Notre intention était de réaliser Au-delà de Gibraltar en pellicule. On s'est rendu compte que le 35 mm était inaccessible. On s'est tourné vers le super 16. mais après concertation, on s'est dit que la Vidéo Bétacam était plus appropriée à notre méthode de travail. Ça nous permettait de tourner beaucoup plus et de prendre plus de risque. Il y avait aussi le soucis de ne pas les déstabiliser les interprètes et, enfin on désirait garder une approche documentaire. D'où le fait de disposer d'une équipe la plus réduite possible afin d'éviter d' impressionner les non-professionnels. Au début, on sentait dans les premières prises que les jeunes était impressionnés. Le but étant de prendre des personnages qui ressemblaient vraiment aux gens. on s'est concentré sur le choix des personnages.

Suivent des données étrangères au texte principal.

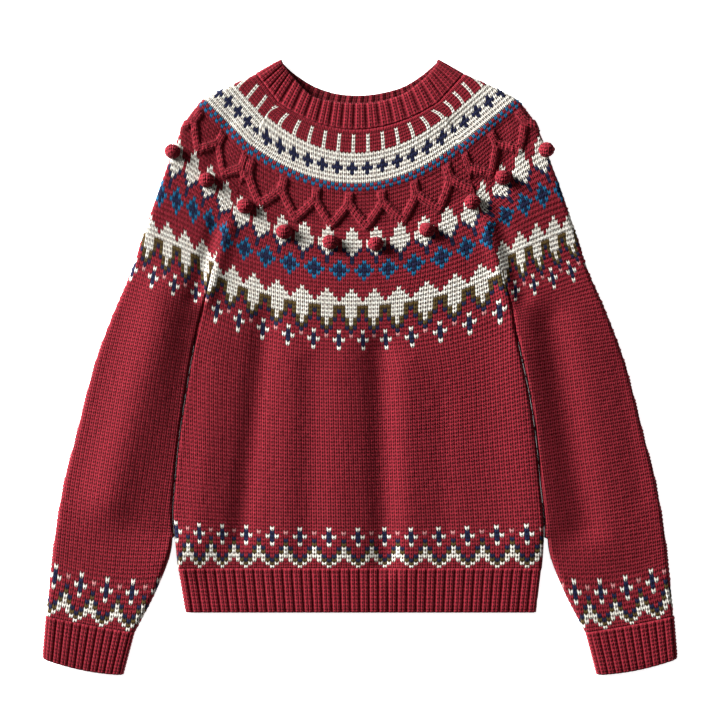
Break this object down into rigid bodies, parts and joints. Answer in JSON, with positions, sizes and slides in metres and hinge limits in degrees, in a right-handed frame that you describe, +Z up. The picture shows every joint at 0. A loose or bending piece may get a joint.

Lorsque nous leur parlons de la scène de l'émeute qui à fait dire à Philippe Reynaert dans TéLéCiNéMa "qu'une émeute on sait comment la faire démarrer mais pas toujours comment l'arrêter (rires)". Ils nous expliquent pourquoi ils ont ellipsés en grande partie la séquence. "On a eu une discussion par rapport à la "baston". On voulait être authentique, on préférait éviter le spectaculaire. On voulait casser ces clichés de bagarre de rues, qui montrent les jeunes souvent issus de l'immigration dans des actes d'une violence spectaculaire, où l'on privilégie le sensationnel sans jamais aborder le fond des choses. Ce qui nous importe est de témoigner de la réalité. Le but étant de mieux cerner ce qui se passe, leur principale préoccupation est de survivre. C'est pourquoi ils ont beaucoup d'amertume."